The third category contains good software engineers that learned how to use libraries such as scikit-learn or even Weka as black box solutions. Coping with noisy data and building state-of-the-art solutions at Sentiance requires a deep understanding of, and the ability to make changes to well-known machine learning concepts. This in turn means that a strong mathematical and analytical background is crucial.
CONSIDERING THE APPLICATION PROCESS, DO YOU HAVE ANY ADVICE FOR APPLICANTS ABOUT THEIR CV AND JOB APPLICATION?
Be open, be honest. Make sure to list your spare time projects, and the algorithms you know well. Don’t just list up a set of hyped keywords; everyone else is doing that already. And, although many machine learning adepts consider it less sexy than algorithmic stuff, definitely cite your software engineering skills as well.
WHAT PROJECT ARE YOU EXCITED ABOUT? ARE THERE NEW EXCITING PROJECTS COMING UP?
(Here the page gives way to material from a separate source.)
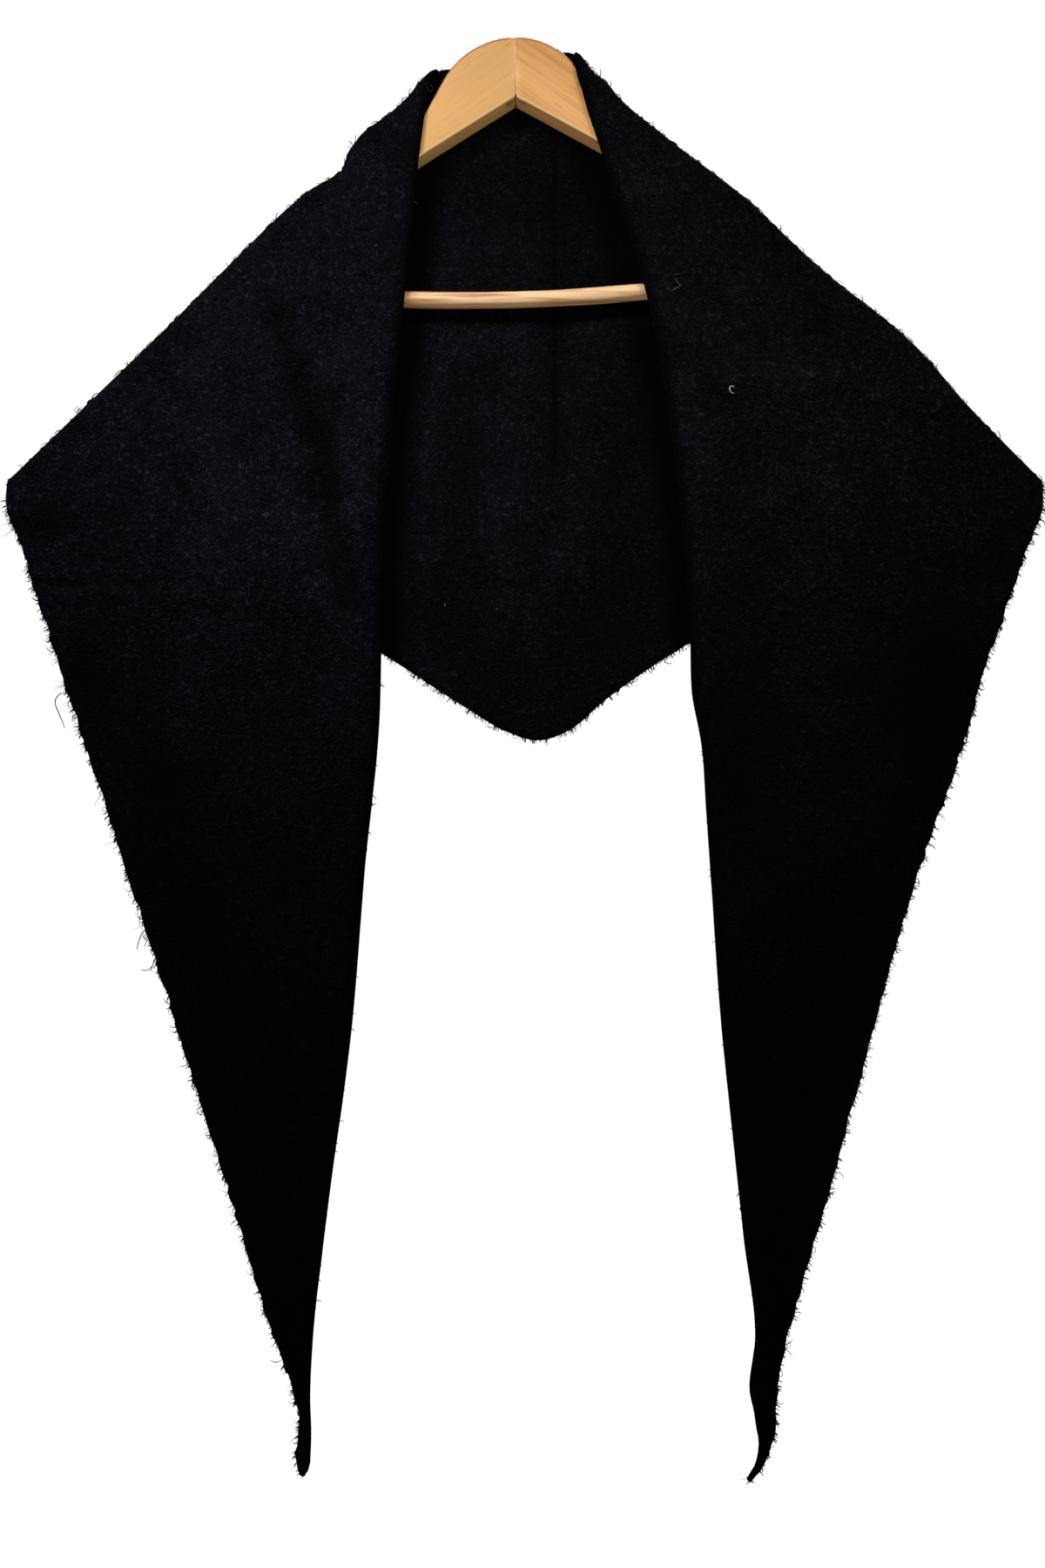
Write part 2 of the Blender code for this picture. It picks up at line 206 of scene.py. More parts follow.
# Arms: how far out the hump's foot reaches, the rings along the hump and along the
# arm past it, and how many of these the top takes to round
HUMP_FOOT = 0.045
HUMP_STEPS, ARM_STEPS = 48, 64
ARM_ROUNDS_OVER = 20
SHARP_FROM = radians(50)

# Points of an arm's ring, from the foot behind over the top to the foot in front: how many each
# foot bevel and top corner has, and which ones get a painted highlight on the foot bevels, are
# darker along the hump's crown, or get a painted highlight beside the seam
BEVEL_POINTS, CORNER_POINTS = 5, 9
HIGHLIGHT_BEHIND, HIGHLIGHT_IN_FRONT = slice(1, 4), slice(-4, -1)
DARK_CROWN = slice(10, 22)
SEAM_RINGS, SEAM_FACE, SEAM_HIGHLIGHT = 2, slice(5, -5), 0.62

# Arm sections from the foot of the hump's flank to the end, in millimetres,
# mirrored for the left arm
ARM_SECTIONS = from_mm(
    # top x, top z, foot x, foot z
    (70, -60.5, 66, -81.3),
    (90, -69.5, 88, -95.5),
    (120, -94.8, 108, -115),
    (150, -115.5, 136, -136),
    (190, -151, 173, -168),
    (211, -171.4, 193, -187.5),
    (221, -182.5, 203, -198.5),
    (225, -189, 213, -201.5),
)

# Grid of the cloth: steps round the shoulder fold, along it, down a front and
# across the back, and how much closer together they are at the neck
TURN_STEPS = 8
SHOULDER_STEPS = 88
FRONT_ROWS = 200
BACK_COLUMNS = 124
NECK_CROWDING = 0.20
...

At Sentiance we have a healthy mix of traditional machine learning where appropriate, and deep learning based solutions where they really add value. We recently found out that our deep learning based event prediction model is able to make incredibly accurate and specific predictions, and are now extending this framework to actually capture latent variables underlying a user’s actions.
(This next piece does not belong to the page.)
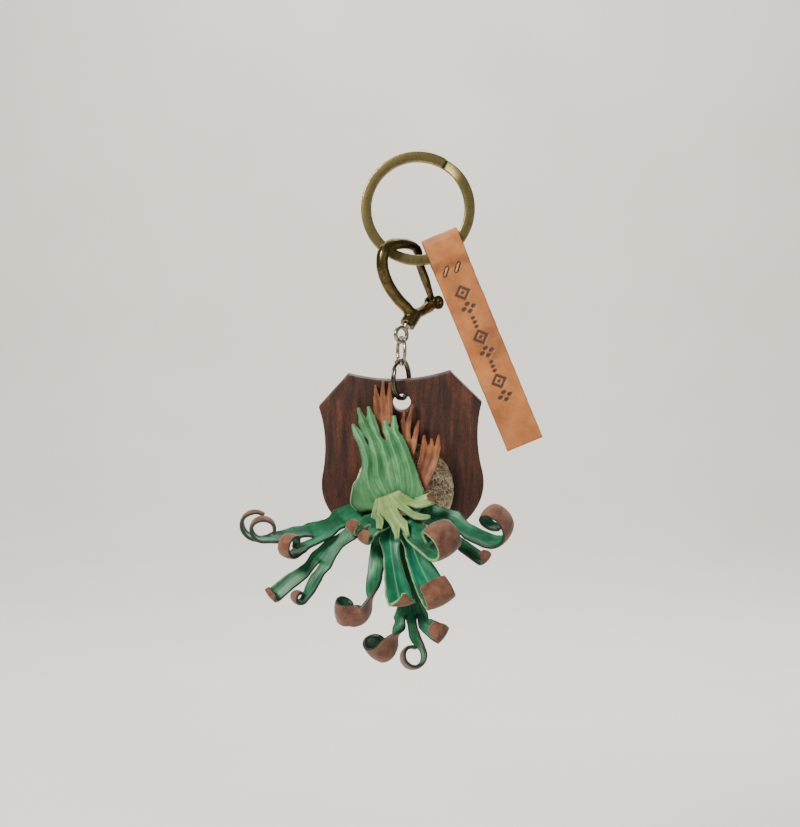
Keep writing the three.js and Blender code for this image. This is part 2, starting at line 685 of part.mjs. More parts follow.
const FRONDS = {
  green_shield_frond: [
    {
      from: [-2.5, -2, -1.2, 17],
      face: [[0, -1, 0.1], [-0.1, -1, 0.2]],
      points: [
        [-2.5, -3.2, 1, 21],
        [-2.4, -3.4, 4.6, 20.2],
        [-2.3, -3.2, 8.4, 16.6],
        [-2.9, -2.8, 13, 13.8],
        [-4.3, -2, 17.6, 12.6],
      ],
      split: [
        { points: [[-10.8, -0.8, 19.6, 2.4], [-12.6, 0.5, 23, 0.6]] },
        {
          points: [[-7.2, -0.8, 21, 4.6], [-8.6, -0.4, 24.4, 4.8]],
          split: [
            { points: [[-11, 0.5, 27.6, 0.6]] },
            { points: [[-8.1, 0.5, 28, 0.6]] },
          ],
        },
        {
          points: [[-1.8, -0.9, 21.6, 4.6]],
          split: [{ points: [[-3.4, -0.3, 24, 1]] }, { points: [[-0.8, -0.3, 25.4, 0.9]] }],
        },
      ],
    },
    sage,
  ],
  brown_shield_frond_top: [
    {
      from: [-3, -1.2, 6, 4.5],
      face: [[0, -1, 0.1], [0, -1, 0.1]],
      points: [[-3.5, -0.2, 15, 5], [-3.8, 1.8, 22, 5.2], [-4, 2.4, 30.8, 5.4]],
      split: [
        { points: [[-6.1, 1.7, 34.2, 0.5]] },
        { points: [[-3.9, 1.7, 35.4, 0.6]] },
        { points: [[-1.9, 1.7, 34.8, 0.5]] },
      ],
    },
    brown,
  ],
  brown_shield_frond_middle: [
    {
      from: [2.2, -1.6, 6, 3.5],
      face: [[0, -1, 0.1], [0, -1, 0.1]],
      points: [[2.7, -0.7, 14, 4.5], [3.4, 1.6, 18.5, 5]],
      split: [
        {
          points: [[2.6, 2.4, 23.5, 3]],
          split: [{ points: [[2.2, 2.5, 27, 0.5]] }, { points: [[4.6, 2.5, 28.8, 0.5]] }],
        },
        { points: [[5.8, 2.4, 21.6, 1.5], [6.4, 2, 24, 0.5]] },
      ],
    },
    brown,
  ],
  brown_shield_frond_right: [
    {
      from: [5.3, -2.2, 2, 3.5],
      face: [[0, -1, 0.1], [0, -1, 0.1]],
      points: [[7, -2.2, 7, 4.5], [9, -1.2, 12.5, 5.4], [9.8, 1.2, 16.4, 5.6]],
      split: [
        { points: [[7.8, 2.6, 19.8, 0.5]] },
        { points: [[10, 2.6, 18.8, 0.5]] },
        { points: [[12.1, 2.6, 20, 0.5]] },
      ],
    },
    brown,
  ],
  young_front_frond: [
    {
      from: [-2.8, -5, 2.8, 7],
      face: [[0, -0.9, 0.4], [0, -0.8, 0.6]],
      points: [[-1.2, -6.4, -0.8, 13]],
      split: [
        {
          points: [[5.6, -7.4, 1, 3], [9.4, -8.6, 2.2, 3.4]],
          curl: { turn: 200, radius: 1.5 },
        },
        { points: [[5.4, -8, -2.6, 2], [9.4, -8.6, -2.8, 0.8]] },
        {
          points: [[1, -8.6, -5.6, 5]],
          split: [{ points: [[3.2, -11, -8, 0.9]] }, { points: [[0.2, -10.2, -8.8, 1]] }],
        },
        { points: [[-4.8, -8.6, -3.6, 2], [-4.8, -9.8, -6, 1.6]] },
      ],
    },
    youngGreen,
  ],
  small_front_frond: [
    {
      from: [-3, -3.8, -3.8, 5],
      face: [[0, -1, 0.3], [-0.2, -0.8, 0.6]],
      points: [[-7.2, -7, -5.4, 7]],
      split: [
        { points: [[-8, -9.4, -8.8, 3]], curl: { turn: 230, radius: 2.2, tip: 0.8 } },
        { points: [[-11.6, -8.8, -6.6, 3]], curl: { turn: 240, radius: 2.2, tip: 0.8 } },
      ],
    },
    green,
  ],
  left_frond: [
    {
      from: [-5.5, 0.2, -1.5, 5.5],
      face: [[0, -1, 0.2], [0, -0.85, 0.5]],
      points: [[-10.5, -2, -3, 8], [-14.6, -4.4, -5.4, 11]],
      split: [
        {
          points: [[-18, -6.8, -11.4, 5], [-21.2, -8.4, -15.2, 6.8]],
          split: [
            {
              points: [[-22.2, -10, -19.5, 3.4], [-24, -11, -23, 3.6], [-25.5, -11.5, -25.5, 3.6]],
              face: [-0.75, -0.45, 0.45],
              curl: { turn: 300, radius: 2.1 },
            },
            {
              points: [[-25.8, -9.4, -18, 3.6], [-30, -10, -21, 4.2], [-33, -10.4, -23.6, 4.4]],
              curl: { turn: 175, radius: 2.5, tip: 0.7 },
            },
          ],
        },
        {
          points: [[-19.6, -6.4, -6.4, 6], [-23.6, -8, -7.8, 7]],
          split: [
            {
              points: [[-26.4, -11, -11.4, 3.4], [-28.4, -13.4, -13, 3.6]],
              face: [-0.1, -0.4, 0.9],
              curl: { turn: 330, radius: 3.6, tight: 2.2 },
            },
            {
              points: [[-28.2, -8.6, -7.4, 4.2], [-31.8, -9.5, -8.4, 4.6], [-34.6, -10, -8.8, 5]],
              face: [0.1, -0.4, 0.9],
              split: [
                { points: [[-36.6, -11.2, -9.2, 2.3]], curl: { turn: 300, radius: 3.8, tight: 3 } },
                { points: [[-36.8, -8.4, -8.8, 2.3]], curl: { turn: 240, radius: 4.8, tight: 4 } },
              ],
            },
          ],
        },
      ],
    },
    green,
  ],
  lower_left_frond: [
    {
      from: [-4, -1.5, -5.6, 3.2],
      face: [[0.1, -1, 0.2], [-0.6, 0.7, 0.35]],
      points: [
        [-5, -2.8, -11, 4.2],
        [-6, -6.5, -19, 4.6],
        [-6.8, -9.5, -25, 6.6],
        [-9.2, -10.5, -30, 7.4],
        [-13.4, -11, -30.4, 6.4],
      ],
      curl: { turn: 270, radius: 3.4, tight: 2 },
    },
    green,
  ],
  middle_frond: [
    {
      from: [0.5, -1.2, -3.5, 7],
      face: [[0, -1, 0.3], [0, -1, 0.2]],
      points: [[1, -5, -9.5, 12]],
      split: [
        {
          points: [[5.2, -6.4, -13.6, 5.6], [8, -8.4, -19.6, 7.5], [10.2, -9.6, -23.8, 8.4]],
          face: [0.2, -1, 0],
          curl: { turn: 215, radius: 4.6, tight: 4, tip: 0.9 },
        },
        {
          points: [[-1.1, -7.8, -16.5, 5.2], [0.2, -9.6, -23.8, 7]],
          face: [0.25, -0.95, 0],
          curl: { turn: 165, radius: 4.2, tight: 3.4, tip: 0.15 },
        },
      ],
    },
    green,
  ],
  hanging_frond: [
    {
      from: [1.5, -0.5, -4.5, 4.5],
      face: [[0, -1, 0.1], [0, -1, 0.1]],
      points: [[2.5, -1.5, -15.5, 5], [3.5, -4, -27, 6], [4, -5, -31, 9.5]],
      split: [
        { points: [[8, -6.4, -33, 4], [11, -7.4, -35, 5]], curl: { turn: 250, radius: 3.2 } },
        {
          points: [[5, -6.4, -36, 3.2], [7.4, -7, -40, 4]],
          face: [-0.95, -0.2, 0.2],
          curl: { turn: 330, radius: 3.8, tight: 2.6 },
        },
        {
          points: [[0.8, -6, -33.8, 3.6], [0, -7.4, -36.8, 6.2], [-2.4, -8.4, -40, 7]],
          face: [-0.6, 0.7, 0.2],
          curl: { turn: 270, radius: 4, tight: 2.4 },
        },
      ],
    },
    green,
  ],
  right_frond: [
    {
      from: [5.4, -0.3, -2.5, 5],
      face: [[0, -1, 0.4], [0, -0.9, 0.5]],
      points: [[10, -1.8, -3, 6], [15, -4.2, -5.6, 10]],
      split: [
        {
          points: [[20.5, -6.4, -7.4, 5], [25, -8, -9.6, 5.5]],
          face: [-0.1, -0.55, 0.83],
          curl: { turn: 400, radius: 6, tight: 3, drift: -4 },
        },
        {
          points: [[19, -7, -11.4, 3.6], [23.5, -9, -14.6, 3.8]],
          face: [0, -0.7, 0.7],
          curl: { turn: 230, radius: 1.9 },
        },
      ],
    },
    green,
  ],
  front_right_frond: [
    {
      from: [3.4, -4.6, -5.5, 5],
      face: [[0, -0.9, 0.4], [-0.07, -0.5, 0.75]],
      points: [[6, -9.5, -8, 7], [11, -13.5, -12, 8]],
      curl: { turn: 320, radius: 5.4, tight: 3.8 },
    },
    green,
  ],
};

for (const [name, [shape, material]] of Object.entries(FRONDS)) {
  add(fern, name, frond(shape), material);
}

export default part;
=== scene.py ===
"""Looks of the keychain with a leather staghorn fern on a walnut plaque.

Shapes are worked out in millimetres, in the frame's own axes, and scaled to metres as each
mesh is made. -Y is the front. Places come from the frame's joints.
"""
import json
import math
import random

import bmesh
import bpy
from mathutils import Euler, Matrix, Quaternion, Vector, noise


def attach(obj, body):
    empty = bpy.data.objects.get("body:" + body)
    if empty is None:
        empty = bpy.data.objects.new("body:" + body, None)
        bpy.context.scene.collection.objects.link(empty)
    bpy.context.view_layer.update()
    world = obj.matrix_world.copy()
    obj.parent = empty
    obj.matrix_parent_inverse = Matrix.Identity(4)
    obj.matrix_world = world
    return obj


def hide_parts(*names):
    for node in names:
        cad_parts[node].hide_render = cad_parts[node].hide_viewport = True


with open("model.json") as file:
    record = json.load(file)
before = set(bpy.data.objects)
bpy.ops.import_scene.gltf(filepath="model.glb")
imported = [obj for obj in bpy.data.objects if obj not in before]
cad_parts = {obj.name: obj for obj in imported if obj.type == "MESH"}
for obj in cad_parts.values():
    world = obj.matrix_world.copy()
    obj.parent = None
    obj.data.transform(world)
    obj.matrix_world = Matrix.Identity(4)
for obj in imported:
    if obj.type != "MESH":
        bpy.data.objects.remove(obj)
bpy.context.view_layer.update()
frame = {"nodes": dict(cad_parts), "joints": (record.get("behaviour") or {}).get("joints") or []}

MM = 0.001
ACROSS, UP = Vector((1, 0, 0)), Vector((0, 0, 1))
JOINTS = {joint["name"]: joint for joint in frame["joints"]}


def joint_at(name):
    return Vector(JOINTS[name]["pos_m"]) / MM


# ---------------- driving dimensions
RING_CENTRE = joint_at("tag_slide")
KEY_RING = {
    "inner": 13.5, "outer": 16.5, "coil": 1.1, "between": 0.15, "corner": 0.38,
    "start": 60, "step": 36, "turned": 0, "steps": 360,
}
SMALL_RING = {
    "inner": 5.0, "outer": 6.15, "coil": 0.55, "between": 0.12, "corner": 0.2,
    "start": 150, "step": 40, "turned": 66, "steps": 240,
}
SMALL_CENTRE = joint_at("plaque_nod")
JUMP_RING = {"wire": 0.5, "radius": 4.0, "turned": 105, "cut_at": 200, "cut": 0.1}
JUMP_CENTRE = (joint_at("jump_ring_swing") + joint_at("small_ring_sway")) / 2
JUMP_CENTRE.z = joint_at("small_ring_sway").z + JUMP_RING["radius"]
PIN = {"radius": 0.5, "reach": 2.1}  # reach is half its length
SPRING = {"turns": 3, "radius": 1.0, "wire": 0.08, "start": -1.05, "length": 0.5}

PLAQUE = {"thick": 4, "hole": 2.6, "centre": -0.5, "lean": 12, "roll": -1.7, "bevel": 0.5}
PLAQUE_HOLE = -(SMALL_RING["inner"] - 1) - PLAQUE["hole"]
MOSS = {"radius": 14.5, "height": 9, "below": 25.8, "gap": 0.3}

TAG = {"width": 11, "length": 75, "leather": 1.1, "lean": 22.4, "offset": 2.7, "corner": 0.28}
FOLD = {"inside": 1.475, "top": -10.2, "straight": -16.6, "closed": -18.6}
STITCH = {"at": -20.1, "across": (-2.2, 1.4), "slant": Vector((0.75, 0.95)), "thread": 0.4}
STAMP = {"first": -27.6, "pitch": 4.6, "count": 8, "stretch": 1.3, "deep": 0.26}

LEATHER = 0.9
FERN_ROOT = SMALL_CENTRE + Vector((-1.3, -4.5, -36))

# ---------------- meshes
def placed(name, data):
    thing = bpy.data.objects.new(name, data)
    bpy.context.scene.collection.objects.link(thing)
    return thing


def new_mesh(name, points, faces):
    mesh = bpy.data.meshes.new(name)
    mesh.from_pydata([Vector(p) * MM for p in points], [], faces)
    mesh.validate()
    mesh.shade_smooth()
    return placed(name, mesh)


def give_attribute(thing, name, values):
    attribute = thing.data.attributes.new(name, "FLOAT", "POINT")
    attribute.data.foreach_set("value", values)


def settle(thing, body, replaced=(), materials=()):
    """Puts a finished piece on its body, in place of the CAD nodes it stands for."""
    for material in materials:
        thing.data.materials.append(material)
    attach(thing, body)
    if replaced:
        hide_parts(*replaced)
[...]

In the form of embeddings, these models closely resemble what Geoffrey Hinton calls ‘thought vectors’, representing a user’s intent. Without giving away too much information for now, let’s just say that our short term innovation roadmap will result in some super-human like capabilities allowing our platform to reason about human behavior on a much deeper level.
That is a great insight! Thank you, Vincent, for the information on the requirements and the advice!